**What is asked**
Write out each line beneath this one exactly as it reads.

----- Given information -----

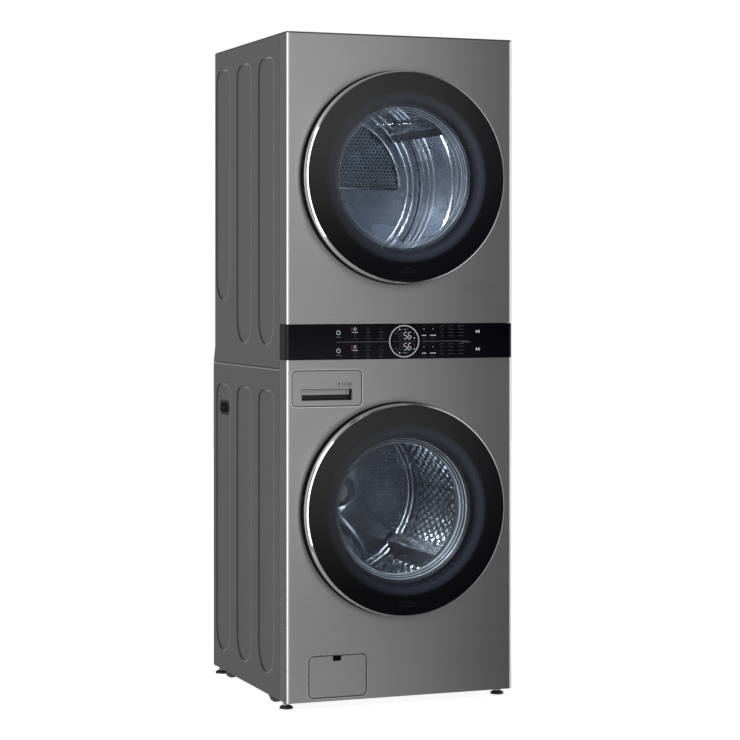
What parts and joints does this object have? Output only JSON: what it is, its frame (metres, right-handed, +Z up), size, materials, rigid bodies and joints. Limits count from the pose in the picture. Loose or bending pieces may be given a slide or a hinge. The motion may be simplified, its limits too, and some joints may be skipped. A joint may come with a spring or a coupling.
{
  "type": "washer dryer stack",
  "caption": "Tall one-piece laundry cabinet with a round-door front-loading washer below, a round-door dryer above and a touch panel between them.",
  "frame": {"origin": "on the floor, under the middle of the whole object's bounding box", "axes": "+Z up, the doors face -Y, +X to the right seen from the front"},
  "size_m": [0.686, 0.7714, 1.889],
  "materials": {
    "painted_sheet": "satin graphite paint",
    "brushed_front": "brushed horizontally",
    "black_panel": "gloss black",
    "black_plastic": "matte black",
    "chrome_trim": "polished",
    "door_glass": "tinted, with a black printed rim",
    "bowl_glass": "clear",
    "zinc_sheet": "galvanised",
    "drum_steel": "bright stainless",
    "white_plastic": "moulded",
    "seal_rubber": "matte grey",
    "spring_steel": "drawn wire",
    "cast_alloy": "as cast",
    "concrete": "cast concrete",
    "board": "circuit board"
  },
  "bodies": {
    "cabinet": {"base_frame": "zinc_sheet", "washer_cabinet": "painted_sheet", "dryer_cabinet": "painted_sheet", "top_cover": "painted_sheet", "washer_rear_panel": "painted_sheet", "dryer_rear_panel": "painted_sheet", "washer_front_panel": "brushed_front", "dryer_front_panel": "brushed_front", "door_surrounds": "black_plastic", "control_panel": "black_panel", "control_board": "board", "separator_deck": "zinc_sheet", "hinge_brackets": "zinc_sheet", "door_locks": "black_plastic", "grip_cups": "black_plastic", "rear_screws": "zinc_sheet", "dispenser_housing": "white_plastic", "inlet_valves": "white_plastic", "drain_pump": "black_plastic", "filter_bay": "white_plastic", "terminal_cover": "painted_sheet", "door_gasket": "seal_rubber", "suspension_springs": "spring_steel", "damper_cylinders": "black_plastic", "dryer_front_bulkhead": "white_plastic", "dryer_rear_bulkhead": "zinc_sheet", "exhaust_duct": "cast_alloy", "dryer_motor": "cast_alloy", "drum_belt": "seal_rubber"},
    "tub": {"tub_front": "white_plastic", "tub_rear": "white_plastic", "counterweights": "concrete", "motor_stator": "spring_steel", "drum_bearings": "spring_steel", "damper_rods": "spring_steel"},
    "washer_drum_unit": {"washer_drum": "drum_steel", "washer_lifters": "white_plastic", "drum_spider": "cast_alloy", "motor_rotor": "zinc_sheet"},
    "washer_door": {"washer_door_frame": "black_plastic", "washer_door_trim": "chrome_trim", "washer_door_glass": "door_glass", "washer_door_bowl": "bowl_glass"},
    "dryer_door": {"dryer_door_frame": "black_plastic", "dryer_door_trim": "chrome_trim", "dryer_door_glass": "door_glass", "dryer_door_bowl": "bowl_glass"},
    "dryer_drum_unit": {"dryer_drum": "drum_steel", "dryer_lifters": "white_plastic"},
    "blower": {"blower_wheel": "black_plastic"},
    "left_roller": {"roller_left": "black_plastic"},
    "right_roller": {"roller_right": "black_plastic"},
    "drawer": {"detergent_drawer": "white_plastic"},
    "flap": {"pump_flap": "black_plastic"},
    "filter": {"pump_filter": "black_plastic"},
    "lint_screen": {"lint_filter": "black_plastic"},
    "foot_fl": {"foot_front_left": "black_plastic"},
    "foot_fr": {"foot_front_right": "black_plastic"},
    "foot_bl": {"foot_back_left": "black_plastic"},
    "foot_br": {"foot_back_right": "black_plastic"}
  },
  "joints": [
    {"name": "washer_door_hinge", "type": "hinge", "parent": "cabinet", "child": "washer_door", "pos_m": [-0.288, -0.36175, 0.553], "axis": [0, 0, -1], "range_deg": [0, 115]},
    {"name": "dryer_door_hinge", "type": "hinge", "parent": "cabinet", "child": "dryer_door", "pos_m": [-0.288, -0.36175, 1.488], "axis": [0, 0, -1], "range_deg": [0, 115]},
    {"name": "tub_bounce", "type": "slide", "parent": "cabinet", "child": "tub", "axis": [0, 0, 1], "range_m": [-0.008, 0.008], "stiffness_N_per_m": 15000, "springref_m": 0.0265, "deforming": ["suspension_springs", "door_gasket"]},
    {"name": "washer_drum_spin", "type": "hinge", "parent": "tub", "child": "washer_drum_unit", "pos_m": [0, -0.03975, 0.553], "axis": [0, 1, 0], "continuous": true},
    {"name": "dryer_drum_spin", "type": "hinge", "parent": "cabinet", "child": "dryer_drum_unit", "pos_m": [0, -0.03975, 1.488], "axis": [0, 1, 0], "continuous": true},
    {"name": "blower_spin", "type": "hinge", "parent": "cabinet", "child": "blower", "pos_m": [0.13, -0.03975, 1.075], "axis": [0, 1, 0], "continuous": true},
    {"name": "left_roller_spin", "type": "hinge", "parent": "cabinet", "child": "left_roller", "pos_m": [-0.14427, 0.20425, 1.21667], "axis": [0, 1, 0], "continuous": true},
    {"name": "right_roller_spin", "type": "hinge", "parent": "cabinet", "child": "right_roller", "pos_m": [0.14427, 0.20425, 1.21667], "axis": [0, 1, 0], "continuous": true},
    {"name": "drawer_slide", "type": "slide", "parent": "cabinet", "child": "drawer", "axis": [0, -1, 0], "range_m": [0, 0.24]},
    {"name": "flap_hinge", "type": "hinge", "parent": "cabinet", "child": "flap", "pos_m": [-0.192, -0.33425, 0.05], "axis": [1, 0, 0], "range_deg": [0, 95]},
    {"name": "filter_turn", "type": "hinge", "parent": "cabinet", "child": "filter", "pos_m": [-0.192, -0.27975, 0.0925], "axis": [0, -1, 0], "range_deg": [0, 120]},
    {"name": "lint_screen_lift", "type": "slide", "parent": "cabinet", "child": "lint_screen", "axis": [0, 0, 1], "range_m": [0, 0.12]},
    {"name": "foot_fl_screw", "type": "slide", "parent": "cabinet", "child": "foot_fl", "axis": [0, 0, -1], "range_m": [0, 0.012]},
    {"name": "foot_fr_screw", "type": "slide", "parent": "cabinet", "child": "foot_fr", "axis": [0, 0, -1], "range_m": [0, 0.012]},
    {"name": "foot_bl_screw", "type": "slide", "parent": "cabinet", "child": "foot_bl", "axis": [0, 0, -1], "range_m": [0, 0.012]},
    {"name": "foot_br_screw", "type": "slide", "parent": "cabinet", "child": "foot_br", "axis": [0, 0, -1], "range_m": [0, 0.012]}
  ],
  "couplings": [
    {"joint": "blower_spin", "follows": "dryer_drum_spin", "ratio": 20.357},
    {"joint": "left_roller_spin", "follows": "dryer_drum_spin", "ratio": -12.954},
    {"joint": "right_roller_spin", "follows": "dryer_drum_spin", "ratio": -12.954}
  ]
}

-----

**Answer below**
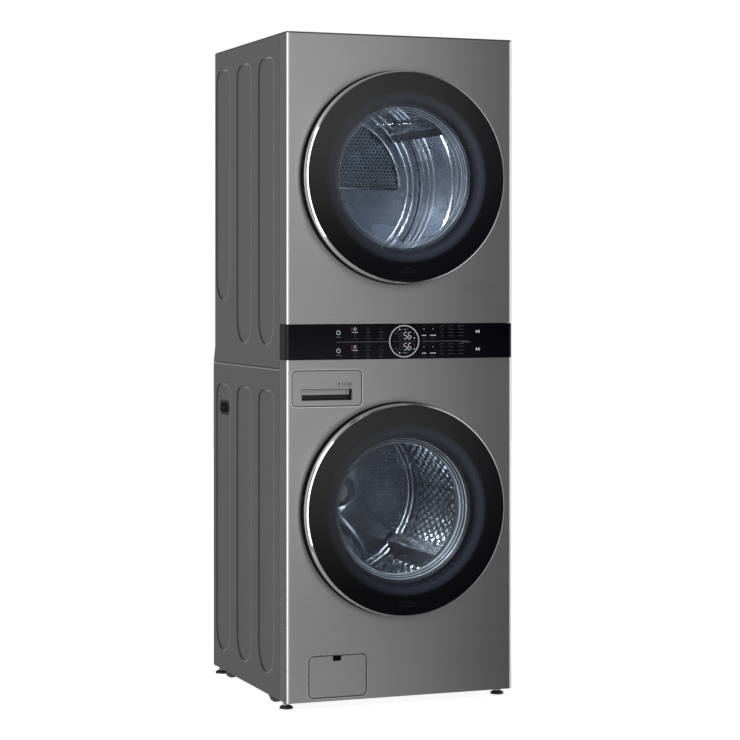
What parts and joints does this object have? Output only JSON: what it is, its frame (metres, right-handed, +Z up), size, materials, rigid bodies and joints. Limits count from the pose in the picture. Loose or bending pieces may be given a slide or a hinge. The motion may be simplified, its limits too, and some joints may be skipped. A joint may come with a spring or a coupling.
{
  "type": "washer dryer stack",
  "caption": "Tall one-piece laundry cabinet with a round-door front-loading washer below, a round-door dryer above and a touch panel between them.",
  "frame": {"origin": "on the floor, under the middle of the whole object's bounding box", "axes": "+Z up, the doors face -Y, +X to the right seen from the front"},
  "size_m": [0.686, 0.7714, 1.889],
  "materials": {
    "painted_sheet": "satin graphite paint",
    "brushed_front": "brushed horizontally",
    "black_panel": "gloss black",
    "black_plastic": "matte black",
    "chrome_trim": "polished",
    "door_glass": "tinted, with a black printed rim",
    "bowl_glass": "clear",
    "zinc_sheet": "galvanised",
    "drum_steel": "bright stainless",
    "white_plastic": "moulded",
    "seal_rubber": "matte grey",
    "spring_steel": "drawn wire",
    "cast_alloy": "as cast",
    "concrete": "cast concrete",
    "board": "circuit board"
  },
  "bodies": {
    "cabinet": {"base_frame": "zinc_sheet", "washer_cabinet": "painted_sheet", "dryer_cabinet": "painted_sheet", "top_cover": "painted_sheet", "washer_rear_panel": "painted_sheet", "dryer_rear_panel": "painted_sheet", "washer_front_panel": "brushed_front", "dryer_front_panel": "brushed_front", "door_surrounds": "black_plastic", "control_panel": "black_panel", "control_board": "board", "separator_deck": "zinc_sheet", "hinge_brackets": "zinc_sheet", "door_locks": "black_plastic", "grip_cups": "black_plastic", "rear_screws": "zinc_sheet", "dispenser_housing": "white_plastic", "inlet_valves": "white_plastic", "drain_pump": "black_plastic", "filter_bay": "white_plastic", "terminal_cover": "painted_sheet", "door_gasket": "seal_rubber", "suspension_springs": "spring_steel", "damper_cylinders": "black_plastic", "dryer_front_bulkhead": "white_plastic", "dryer_rear_bulkhead": "zinc_sheet", "exhaust_duct": "cast_alloy", "dryer_motor": "cast_alloy", "drum_belt": "seal_rubber"},
    "tub": {"tub_front": "white_plastic", "tub_rear": "white_plastic", "counterweights": "concrete", "motor_stator": "spring_steel", "drum_bearings": "spring_steel", "damper_rods": "spring_steel"},
    "washer_drum_unit": {"washer_drum": "drum_steel", "washer_lifters": "white_plastic", "drum_spider": "cast_alloy", "motor_rotor": "zinc_sheet"},
    "washer_door": {"washer_door_frame": "black_plastic", "washer_door_trim": "chrome_trim", "washer_door_glass": "door_glass", "washer_door_bowl": "bowl_glass"},
    "dryer_door": {"dryer_door_frame": "black_plastic", "dryer_door_trim": "chrome_trim", "dryer_door_glass": "door_glass", "dryer_door_bowl": "bowl_glass"},
    "dryer_drum_unit": {"dryer_drum": "drum_steel", "dryer_lifters": "white_plastic"},
    "blower": {"blower_wheel": "black_plastic"},
    "left_roller": {"roller_left": "black_plastic"},
    "right_roller": {"roller_right": "black_plastic"},
    "drawer": {"detergent_drawer": "white_plastic"},
    "flap": {"pump_flap": "black_plastic"},
    "filter": {"pump_filter": "black_plastic"},
    "lint_screen": {"lint_filter": "black_plastic"},
    "foot_fl": {"foot_front_left": "black_plastic"},
    "foot_fr": {"foot_front_right": "black_plastic"},
    "foot_bl": {"foot_back_left": "black_plastic"},
    "foot_br": {"foot_back_right": "black_plastic"}
  },
  "joints": [
    {"name": "washer_door_hinge", "type": "hinge", "parent": "cabinet", "child": "washer_door", "pos_m": [-0.288, -0.36175, 0.553], "axis": [0, 0, -1], "range_deg": [0, 115]},
    {"name": "dryer_door_hinge", "type": "hinge", "parent": "cabinet", "child": "dryer_door", "pos_m": [-0.288, -0.36175, 1.488], "axis": [0, 0, -1], "range_deg": [0, 115]},
    {"name": "tub_bounce", "type": "slide", "parent": "cabinet", "child": "tub", "axis": [0, 0, 1], "range_m": [-0.008, 0.008], "stiffness_N_per_m": 15000, "springref_m": 0.0265, "deforming": ["suspension_springs", "door_gasket"]},
    {"name": "washer_drum_spin", "type": "hinge", "parent": "tub", "child": "washer_drum_unit", "pos_m": [0, -0.03975, 0.553], "axis": [0, 1, 0], "continuous": true},
    {"name": "dryer_drum_spin", "type": "hinge", "parent": "cabinet", "child": "dryer_drum_unit", "pos_m": [0, -0.03975, 1.488], "axis": [0, 1, 0], "continuous": true},
    {"name": "blower_spin", "type": "hinge", "parent": "cabinet", "child": "blower", "pos_m": [0.13, -0.03975, 1.075], "axis": [0, 1, 0], "continuous": true},
    {"name": "left_roller_spin", "type": "hinge", "parent": "cabinet", "child": "left_roller", "pos_m": [-0.14427, 0.20425, 1.21667], "axis": [0, 1, 0], "continuous": true},
    {"name": "right_roller_spin", "type": "hinge", "parent": "cabinet", "child": "right_roller", "pos_m": [0.14427, 0.20425, 1.21667], "axis": [0, 1, 0], "continuous": true},
    {"name": "drawer_slide", "type": "slide", "parent": "cabinet", "child": "drawer", "axis": [0, -1, 0], "range_m": [0, 0.24]},
    {"name": "flap_hinge", "type": "hinge", "parent": "cabinet", "child": "flap", "pos_m": [-0.192, -0.33425, 0.05], "axis": [1, 0, 0], "range_deg": [0, 95]},
    {"name": "filter_turn", "type": "hinge", "parent": "cabinet", "child": "filter", "pos_m": [-0.192, -0.27975, 0.0925], "axis": [0, -1, 0], "range_deg": [0, 120]},
    {"name": "lint_screen_lift", "type": "slide", "parent": "cabinet", "child": "lint_screen", "axis": [0, 0, 1], "range_m": [0, 0.12]},
    {"name": "foot_fl_screw", "type": "slide", "parent": "cabinet", "child": "foot_fl", "axis": [0, 0, -1], "range_m": [0, 0.012]},
    {"name": "foot_fr_screw", "type": "slide", "parent": "cabinet", "child": "foot_fr", "axis": [0, 0, -1], "range_m": [0, 0.012]},
    {"name": "foot_bl_screw", "type": "slide", "parent": "cabinet", "child": "foot_bl", "axis": [0, 0, -1], "range_m": [0, 0.012]},
    {"name": "foot_br_screw", "type": "slide", "parent": "cabinet", "child": "foot_br", "axis": [0, 0, -1], "range_m": [0, 0.012]}
  ],
  "couplings": [
    {"joint": "blower_spin", "follows": "dryer_drum_spin", "ratio": 20.357},
    {"joint": "left_roller_spin", "follows": "dryer_drum_spin", "ratio": -12.954},
    {"joint": "right_roller_spin", "follows": "dryer_drum_spin", "ratio": -12.954}
  ]
}